Their recommendations and feedback on the shortfalls in health systems is the practical input that is desperately needed, yet not often sought.

Workforce and feedback crisis

Health professionals are the backbone of any health system — but a major reason for crumbling health systems in developing nations is a shortage of workers. Lack of healthcare personnel could also hinder progress towards the Millennium Development Goals (MDGs), an issue discussed on the fringes of the UN MDG Summit in September.

The WHO says 57 countries face a severe workforce crisis — defined as a healthcare system with fewer than 2.3 health professionals per 1,000 of population. Many developing countries must manage with levels well below this. Cameroon, for example, has just four health workers for every 10,000 people.
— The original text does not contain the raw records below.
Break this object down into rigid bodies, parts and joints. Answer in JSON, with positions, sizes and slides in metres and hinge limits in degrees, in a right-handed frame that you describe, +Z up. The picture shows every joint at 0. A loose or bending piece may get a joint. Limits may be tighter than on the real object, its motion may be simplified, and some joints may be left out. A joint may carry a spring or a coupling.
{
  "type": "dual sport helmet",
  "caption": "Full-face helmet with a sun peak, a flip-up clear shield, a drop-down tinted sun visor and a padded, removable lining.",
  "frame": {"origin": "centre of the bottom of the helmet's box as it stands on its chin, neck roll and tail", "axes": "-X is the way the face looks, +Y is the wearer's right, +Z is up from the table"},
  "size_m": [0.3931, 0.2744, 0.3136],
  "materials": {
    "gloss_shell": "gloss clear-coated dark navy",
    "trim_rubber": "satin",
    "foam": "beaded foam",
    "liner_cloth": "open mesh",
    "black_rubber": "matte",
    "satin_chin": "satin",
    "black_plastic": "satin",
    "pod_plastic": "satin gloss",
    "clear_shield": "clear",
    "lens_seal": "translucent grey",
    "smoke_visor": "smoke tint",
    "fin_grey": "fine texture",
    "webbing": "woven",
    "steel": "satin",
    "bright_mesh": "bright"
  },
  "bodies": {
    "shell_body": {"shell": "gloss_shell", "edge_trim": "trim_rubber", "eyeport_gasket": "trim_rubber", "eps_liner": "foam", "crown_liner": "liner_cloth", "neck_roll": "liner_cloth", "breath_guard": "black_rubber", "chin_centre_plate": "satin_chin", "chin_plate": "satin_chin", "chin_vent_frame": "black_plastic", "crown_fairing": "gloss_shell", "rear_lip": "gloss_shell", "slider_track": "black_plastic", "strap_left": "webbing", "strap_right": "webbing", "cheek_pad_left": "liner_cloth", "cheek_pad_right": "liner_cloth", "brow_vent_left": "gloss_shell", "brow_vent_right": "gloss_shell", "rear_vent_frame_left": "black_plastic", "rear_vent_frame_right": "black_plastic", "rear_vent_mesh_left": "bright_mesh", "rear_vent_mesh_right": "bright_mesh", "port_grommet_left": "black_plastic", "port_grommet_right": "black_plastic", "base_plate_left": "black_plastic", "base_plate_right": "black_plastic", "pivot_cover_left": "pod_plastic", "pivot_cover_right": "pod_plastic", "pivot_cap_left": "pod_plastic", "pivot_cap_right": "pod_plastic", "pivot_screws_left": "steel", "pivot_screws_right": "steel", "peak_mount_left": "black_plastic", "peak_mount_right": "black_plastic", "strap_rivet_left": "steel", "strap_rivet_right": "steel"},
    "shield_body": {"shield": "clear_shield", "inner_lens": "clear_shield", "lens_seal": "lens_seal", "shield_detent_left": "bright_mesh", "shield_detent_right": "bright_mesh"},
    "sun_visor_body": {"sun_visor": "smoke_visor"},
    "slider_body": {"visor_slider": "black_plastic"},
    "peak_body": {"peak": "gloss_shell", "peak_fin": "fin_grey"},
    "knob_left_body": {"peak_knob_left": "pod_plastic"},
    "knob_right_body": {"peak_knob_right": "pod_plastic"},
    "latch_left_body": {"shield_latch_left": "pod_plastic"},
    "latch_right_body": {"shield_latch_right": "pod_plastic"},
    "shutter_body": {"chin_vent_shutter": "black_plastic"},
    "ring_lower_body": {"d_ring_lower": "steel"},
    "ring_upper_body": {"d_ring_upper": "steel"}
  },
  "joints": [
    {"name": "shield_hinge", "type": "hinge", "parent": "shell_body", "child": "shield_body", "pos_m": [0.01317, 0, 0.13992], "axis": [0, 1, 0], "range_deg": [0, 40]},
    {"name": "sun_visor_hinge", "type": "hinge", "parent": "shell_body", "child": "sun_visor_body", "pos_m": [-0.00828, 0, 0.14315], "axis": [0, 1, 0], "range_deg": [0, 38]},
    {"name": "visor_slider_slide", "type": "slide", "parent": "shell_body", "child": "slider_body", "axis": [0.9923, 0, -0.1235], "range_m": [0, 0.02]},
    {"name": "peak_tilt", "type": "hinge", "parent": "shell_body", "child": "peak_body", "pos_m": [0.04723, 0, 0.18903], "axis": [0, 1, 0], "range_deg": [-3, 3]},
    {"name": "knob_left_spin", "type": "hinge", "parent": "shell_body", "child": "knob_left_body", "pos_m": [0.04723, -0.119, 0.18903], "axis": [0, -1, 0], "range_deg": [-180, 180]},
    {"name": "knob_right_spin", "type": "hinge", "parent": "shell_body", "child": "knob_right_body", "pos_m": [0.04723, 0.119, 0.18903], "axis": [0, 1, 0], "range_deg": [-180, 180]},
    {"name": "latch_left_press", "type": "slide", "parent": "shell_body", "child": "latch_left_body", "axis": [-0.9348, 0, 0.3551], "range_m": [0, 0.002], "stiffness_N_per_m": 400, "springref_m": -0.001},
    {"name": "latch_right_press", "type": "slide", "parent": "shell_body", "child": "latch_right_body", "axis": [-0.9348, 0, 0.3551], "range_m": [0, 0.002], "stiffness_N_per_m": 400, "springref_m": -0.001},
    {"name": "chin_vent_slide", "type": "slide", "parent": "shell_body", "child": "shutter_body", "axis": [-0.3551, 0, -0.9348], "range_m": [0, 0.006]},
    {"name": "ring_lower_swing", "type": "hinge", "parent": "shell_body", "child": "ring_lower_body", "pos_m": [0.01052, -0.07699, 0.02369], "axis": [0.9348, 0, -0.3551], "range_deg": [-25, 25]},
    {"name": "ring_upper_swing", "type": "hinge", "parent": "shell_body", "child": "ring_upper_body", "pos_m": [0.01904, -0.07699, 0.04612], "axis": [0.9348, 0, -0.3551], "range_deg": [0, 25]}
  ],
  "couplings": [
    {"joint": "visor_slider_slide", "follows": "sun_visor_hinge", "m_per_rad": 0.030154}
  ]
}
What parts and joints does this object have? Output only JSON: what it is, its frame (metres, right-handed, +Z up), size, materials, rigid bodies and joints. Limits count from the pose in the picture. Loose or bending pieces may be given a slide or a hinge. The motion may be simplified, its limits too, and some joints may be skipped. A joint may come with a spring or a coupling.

'Fragile states' have an average of just 0.6 health workers per 1,000 population, confirmed Carolyn Miller, chief executive of Merlin, a UK medical aid agency, speaking at a side-event at the MDG Summit, co-hosted by the Global Health Workforce Alliance and other partners.

It seems obvious that improving a healthcare system requires the input of health workers. For instance, a Mumbai-based cancer surgeon, who works in both the UK and India (and who preferred to remain anonymous), told SciDev.Net that one of the "main challenges in healthcare systems in India relates to the regulation and coordination of services".

A vast number of healthcare providers in India are barely regulated, which "results in huge variations of the quality of healthcare being provided". Furthermore, poor levels of education among healthcare consumers and the high regard with which the medical community is held in India mean that reported cases of medical malpractice are rare, which exacerbates the problem, the surgeon said.

However, according to the Alliance, healthcare workers are rarely consulted when evidence is gathered for improving health systems or identifying research needs. 

"Health workers are the practitioners on the ground, taking the pulse of the health system on a daily basis in their face-to-face interactions with patients," said Dr Mubashar Sheikh, Executive Director of the Alliance, "They have first-hand knowledge of the needs and challenges they face in delivering the best possible care. It is vital to seek their individual perspective on what works, what does not work and what could be done differently".

Old solutions, new thinking

Insight that needs to come directly from health workers includes issues such as why they emigrate — as this exacerbates the severe shortage of personnel — and what incentives might make them stay.  

Health workers in any country tend to concentrate in cities, but in developing countries the needs can be much greater in rural areas, and effective incentives could include bonuses for health professionals working outside of urban centres. 

In developing countries, health workers also risk contracting disease; in South Africa, for example, many have HIV. Understanding their health could also help retain higher numbers within the workforce.

Another solution to the shortage of health professionals has been to recruit less-skilled workers to liaise between the health system and the community. The WHO is currently trying to promote the delegation of basic tasks from doctors and nurses to community health workers, using the term 'task shifting'.  

But doctors and nurses in developing countries are concerned: can this be managed so that community health workers are not asked to undertake roles requiring a high level of medical knowledge? Feedback from health professionals is clearly vital to implementing new policies on task shifting.

The symposium this week will be retreading some old ground — these problems were identified as far back as 2004 at a meeting in Mexico to discuss the improvement of health systems. This time the meeting must ensure that high-level discussion leads to action and to real change in understanding and policies.

And if academics and policymakers hope to improve health systems, they also need the input of local doctors and nurses.

 

Journalist Priya Shetty specialises in developing world issues including health, climate change and human rights. She writes a blog, Science Safari, on these issues. She has worked as an editor at New Scientist, The Lancet and SciDev.Net.